Who Goes to Hell?
Anyone who does not have a saving relationship with Jesus goes to hell. We can’t say “Well Christians go to heaven, and non-Christians go to hell,” because we cannot personally know what is in a person’s heart. We know many “Christians” who are goats disguised as sheep.
The Bible makes it clear – we need to have a personal, saving relationship with Jesus (we need to have experienced his salvation on earth) in order to go to heaven.
But wait, we may say, doesn’t hell seem like overkill? After all, wouldn’t people tire after thousands of years of watching even the most evil of men, such as Nero or Hitler, suffer eternal punishment?
Of course, an article of this size cannot nearly capture the scope to answer that question. In some ways from our perspective, hell seems unfair. Why would good people by our standards ever endure such punishment?
First, we need to establish, as mentioned above that someone who goes into hell marches into it. We choose to go to hell; God does not send us there. His holiness would annihilate us on the spot if we approached heaven with unrepentant hearts. Only because the Holy Spirit lives within us can we boldly approach his throne.
Secondly, the Great Divorce by C.S. Lewis and the Parable of the Rich Man suggest that people in hell would rather hate heaven. In fact, these suggest that they may commit more sins in hell, accumulating the sin debt, and prolonging one’s punishment for all of eternity.
Allow me to explain. In the Great Divorce, a work of fiction by C.S. Lewis, people from hell get a chance to visit heaven. And they hate it. They want to go back to hell.
In the parable of the rich man, the rich man begs Abraham to let him go warn his family about the dangers of hell. Abraham says, “If they won’t listen to Moses and the prophets, they won’t be persuaded even if someone rises from the dead.”
In other words, Abraham tells him, “Look, they have Scripture. If they don’t listen to that and believe (even after Jesus literally rose from the dead), you can’t unharden a heart.”

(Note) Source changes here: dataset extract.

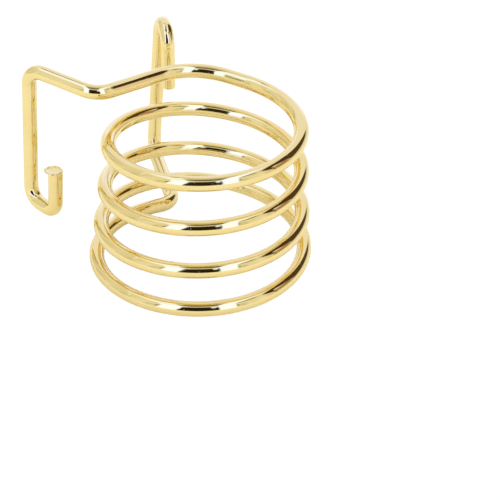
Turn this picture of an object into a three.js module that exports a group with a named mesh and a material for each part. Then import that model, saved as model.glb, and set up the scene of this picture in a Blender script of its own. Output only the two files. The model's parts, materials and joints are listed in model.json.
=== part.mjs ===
// A saxophone ligature bent from one length of round gold-plated wire.
// The wire makes a coil of about four turns that holds the reed on the mouthpiece, and each end of it
// runs out to a finger lever: a riser away from the coil, a grip along it and a hook folded back.
// Squeezing the two grips together unwinds the coil a little, so that it opens.
//
// Millimetres, +Z along the coil from the mouthpiece's shank end to its tip end. The origin is on the
// coil's axis, level with the underside of the lowest turn. +Y points towards the levers.
// Each mesh is one length of the wire, because the wire flexes between them.

import * as THREE from "three";

// The wire.
const WIRE_DIAMETER = 2;
const WIRE_SIDES = 12;
const CUT_GAP = 0.3;            // clear space between neighbouring lengths of the wire
const COIL_STEP = 1.75;         // longest facet along the coil
const BEND_STEP = 0.75;         // the same along a length of lever that has a bend in it
const STRAIGHT_STEP = 100;      // the same along a straight length, which needs only one

// The coil. Turn 0 is at the back, and the wire climbs anticlockwise as seen from above.
const SHANK_RADIUS = 14.5;      // to the wire's centre, at the mouthpiece's shank end
const TIP_RADIUS = 12.4;        // the same at the tip end: the coil tapers as the mouthpiece does
const TAPER_EASE = 1.25;        // more than 1, so the taper eases off towards the tip
const HALF_TURN_RISES = [1.4, 2.9, 2.65, 2.8, 3.25, 3.25, 2.95, 2.7];
const COIL_TURNS = HALF_TURN_RISES.length / 2;
const COIL_START = 0.078;       // in turns: here the wire leaves the coil for the shank lever
const COIL_END = 3.93;          // and here for the tip lever

// The levers, from the coil outwards. A step is a straight run to the next corner: its heading in
// degrees from +X towards +Y, how far it goes in plan, and how far it rises. A corner is bent to the
// radius of its step. The first step leaves the coil along the coil's own tangent.
const SHANK_LEVER_EXIT = { length: 2.9, bend: 2.8 };
const SHANK_LEVER_STEPS = [
  { name: "riser", heading: 103.1, run: 16.15, rise: 0, bend: 2.8 },
  { name: "grip", heading: 0, run: 0.8, rise: 22.1, bend: 2.45 },
  { name: "hook", heading: -76.5, run: 5.2, rise: 0, bend: 2.45 },
  { name: "return", heading: 0, run: 0.3, rise: -8.75 },
];
const TIP_LEVER_EXIT = { length: 8.2, bend: 9 };
const TIP_LEVER_STEPS = [
  { name: "lead", heading: 217.7, run: 15.6, rise: -0.27, bend: 3.2 },
  { name: "riser", heading: 152, run: 10.8, rise: 1.05, bend: 2 },
  { name: "grip", heading: 180, run: 0.45, rise: -20.3, bend: 2.1 },
  { name: "hook", heading: -47.2, run: 5.7, rise: 0, bend: 2 },
  { name: "return", heading: 0, run: 0.2, rise: 7.05 },
];

// The plating.
const GOLD = { color: 0xe9c875, metalness: 1, roughness: 0.18 };

// A polygon of the same area as the round wire.
const SECTION_SHARE = (WIRE_SIDES / (2 * Math.PI)) * Math.sin((2 * Math.PI) / WIRE_SIDES);
const SECTION_RADIUS = WIRE_DIAMETER / 2 / Math.sqrt(SECTION_SHARE);

// Turn, height and radius of the coil at every half turn, on one smooth curve.
const windingPoints = [];
let height = WIRE_DIAMETER / 2;
for (let half = 0; half <= HALF_TURN_RISES.length; half += 1) {
  const turn = half / 2;
  const left = 1 - turn / COIL_TURNS;
  const radius = TIP_RADIUS + (SHANK_RADIUS - TIP_RADIUS) * left ** TAPER_EASE;
  windingPoints.push(new THREE.Vector3(turn, height, radius));
  height += HALF_TURN_RISES[half] ?? 0;
}
const windings = new THREE.CatmullRomCurve3(windingPoints, false, "catmullrom", 0.5);

// The wire's centreline between two places on the coil, both in turns.
class CoilCurve extends THREE.Curve {
  constructor(fromTurn, toTurn) {
    super();
    this.fromTurn = fromTurn;
    this.toTurn = toTurn;
  }

  getPoint(t, target = new THREE.Vector3()) {
    const turn = THREE.MathUtils.lerp(this.fromTurn, this.toTurn, t);
    const { y: level, z: radius } = windings.getPoint(turn / COIL_TURNS);
    const angle = (turn + 0.25) * 2 * Math.PI;
    return target.set(radius * Math.cos(angle), radius * Math.sin(angle), level);
  }
}

// A bend: an arc about an axis through its centre.
class BendCurve extends THREE.Curve {
  constructor(centre, start, axis, angle) {
    super();
    this.centre = centre;
    this.arm = start.clone().sub(centre);
    this.axis = axis;
    this.angle = angle;
  }

  getPoint(t, target = new THREE.Vector3()) {
    return target.copy(this.arm).applyAxisAngle(this.axis, this.angle * t).add(this.centre);
  }
}

// Part of a longer path, between two distances along it.
class PathLength extends THREE.Curve {
  constructor(path, from, to) {
    super();
    this.path = path;
    this.share = [from / path.getLength(), to / path.getLength()];
  }

  getPoint(t, target = new THREE.Vector3()) {
    return target.copy(this.path.getPoint(THREE.MathUtils.lerp(...this.share, t)));
  }
}

// The straight runs and bends of a lever: run, bend, run, bend, ..., run.
function leverPieces(start, tangent, exit, steps) {
  const corners = [start, start.clone().addScaledVector(tangent, exit.length)];
  for (const { heading, run, rise } of steps) {
    const angle = THREE.MathUtils.degToRad(heading);
    const step = new THREE.Vector3(run * Math.cos(angle), run * Math.sin(angle), rise);
    corners.push(corners.at(-1).clone().add(step));
  }
  const bends = [exit, ...steps].map((step) => step.bend);
  const pieces = [];
  let runStart = start;
  for (let corner = 1; corner < corners.length - 1; corner += 1) {
    const before = corners[corner].clone().sub(corners[corner - 1]).normalize();
    const after = corners[corner + 1].clone().sub(corners[corner]).normalize();
    const angle = before.angleTo(after);
    const radius = bends[corner - 1];
    const setback = radius * Math.tan(angle / 2);
    const bendStart = corners[corner].clone().addScaledVector(before, -setback);
    const axis = before.clone().cross(after).normalize();
    const centre = bendStart.clone().addScaledVector(axis.clone().cross(before), radius);
    const bend = new BendCurve(centre, bendStart, axis, angle);
    pieces.push(new THREE.LineCurve3(runStart, bendStart), bend);
    runStart = bend.getPoint(1);
  }
  pieces.push(new THREE.LineCurve3(runStart, corners.at(-1)));
  return pieces;
}

const section = new THREE.Shape();
section.absarc(0, 0, SECTION_RADIUS, 0, 2 * Math.PI);

// One length of the wire, kept back from its neighbour at each end that has one.
function wireLength(name, curves, step, freeEnd = false) {
  const path = new THREE.CurvePath();
  for (const curve of curves) {
    path.add(curve);
  }
  const length = path.getLength();
  const last = freeEnd ? length : length - CUT_GAP / 2;
  const extrudePath = new PathLength(path, CUT_GAP / 2, last);
  const steps = Math.ceil((last - CUT_GAP / 2) / step);
  const shape = { steps, extrudePath, curveSegments: WIRE_SIDES / 2 };
  const geometry = new THREE.ExtrudeGeometry(section, shape);
  const mesh = new THREE.Mesh(geometry, new THREE.MeshStandardMaterial(GOLD));
  mesh.name = name;
  return mesh;
}

const ligature = new THREE.Group();

// The coil, one length for each half turn, from the shank end up.
for (let half = 0; half < HALF_TURN_RISES.length; half += 1) {
  const from = Math.max(half / 2, COIL_START);
  const to = Math.min((half + 1) / 2, COIL_END);
  const side = half % 2 === 0 ? "left" : "right";
  const turn = Math.floor(half / 2) + 1;
  ligature.add(wireLength(`coil_turn_${turn}_${side}`, [new CoilCurve(from, to)], COIL_STEP));
}

// The shank lever: elbow, riser, grip and hook.
const coil = new CoilCurve(COIL_START, COIL_END);
const shankRuns = leverPieces(
  coil.getPoint(0),
  coil.getTangent(0).negate(),
  SHANK_LEVER_EXIT,
  SHANK_LEVER_STEPS,
);
ligature.add(wireLength("shank_lever_elbow", shankRuns.slice(0, 2), BEND_STEP));
ligature.add(wireLength("shank_lever_riser", shankRuns.slice(2, 4), BEND_STEP));
ligature.add(wireLength("shank_lever_grip", shankRuns.slice(4, 5), STRAIGHT_STEP));
ligature.add(wireLength("shank_lever_hook", shankRuns.slice(5), BEND_STEP, true));

// The tip lever: lead, riser, grip and hook.
const tipRuns = leverPieces(
  coil.getPoint(1),
  coil.getTangent(1),
  TIP_LEVER_EXIT,
  TIP_LEVER_STEPS,
);
ligature.add(wireLength("tip_lever_lead", tipRuns.slice(0, 3), BEND_STEP));
ligature.add(wireLength("tip_lever_riser", tipRuns.slice(3, 6), BEND_STEP));
ligature.add(wireLength("tip_lever_grip", tipRuns.slice(6, 7), STRAIGHT_STEP));
ligature.add(wireLength("tip_lever_hook", tipRuns.slice(7), BEND_STEP, true));

export default ligature;
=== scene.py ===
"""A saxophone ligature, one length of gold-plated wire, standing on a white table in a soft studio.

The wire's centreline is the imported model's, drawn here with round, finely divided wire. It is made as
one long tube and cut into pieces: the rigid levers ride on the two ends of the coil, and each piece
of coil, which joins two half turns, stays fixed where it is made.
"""

import json
import math

import bpy
import numpy as np
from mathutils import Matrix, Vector, noise


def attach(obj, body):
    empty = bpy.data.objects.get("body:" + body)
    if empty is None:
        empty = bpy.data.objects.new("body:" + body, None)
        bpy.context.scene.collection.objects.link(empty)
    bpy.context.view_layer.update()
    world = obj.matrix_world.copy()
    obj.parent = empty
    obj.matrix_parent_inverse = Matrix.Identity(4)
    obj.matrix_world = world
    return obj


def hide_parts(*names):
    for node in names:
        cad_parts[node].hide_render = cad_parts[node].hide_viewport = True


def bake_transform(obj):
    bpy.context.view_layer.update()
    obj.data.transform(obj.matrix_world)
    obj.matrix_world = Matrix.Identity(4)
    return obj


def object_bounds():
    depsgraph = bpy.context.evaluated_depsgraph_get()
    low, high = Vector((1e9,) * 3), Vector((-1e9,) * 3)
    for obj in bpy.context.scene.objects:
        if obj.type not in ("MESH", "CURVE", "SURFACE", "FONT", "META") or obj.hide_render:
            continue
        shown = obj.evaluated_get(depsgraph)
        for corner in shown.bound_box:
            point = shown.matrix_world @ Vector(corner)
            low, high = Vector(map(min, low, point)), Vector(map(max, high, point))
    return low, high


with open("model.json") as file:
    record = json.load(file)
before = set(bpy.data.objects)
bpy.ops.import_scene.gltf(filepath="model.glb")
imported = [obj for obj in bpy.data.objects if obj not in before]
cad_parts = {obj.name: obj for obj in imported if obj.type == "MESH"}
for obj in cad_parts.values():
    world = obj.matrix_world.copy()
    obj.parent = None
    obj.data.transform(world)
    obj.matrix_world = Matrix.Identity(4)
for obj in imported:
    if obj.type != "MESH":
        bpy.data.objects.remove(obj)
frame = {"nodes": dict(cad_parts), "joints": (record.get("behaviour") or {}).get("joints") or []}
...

Finally, we need to understand the gravity of sin. As Christians, we don’t take sin seriously enough. Sin is far more than a slap to God’s face. It is rebellion. It is betrayal. It is claiming that God does not deserve to be on the throne, but in fact, we do.
Sin destroys, deteriorates us beyond recognition, and causes a “good person” to commit terrible atrocities. The more we understand sin, the more we can understand the length of punishment in hell, especially if in hell, sinners keep sinning.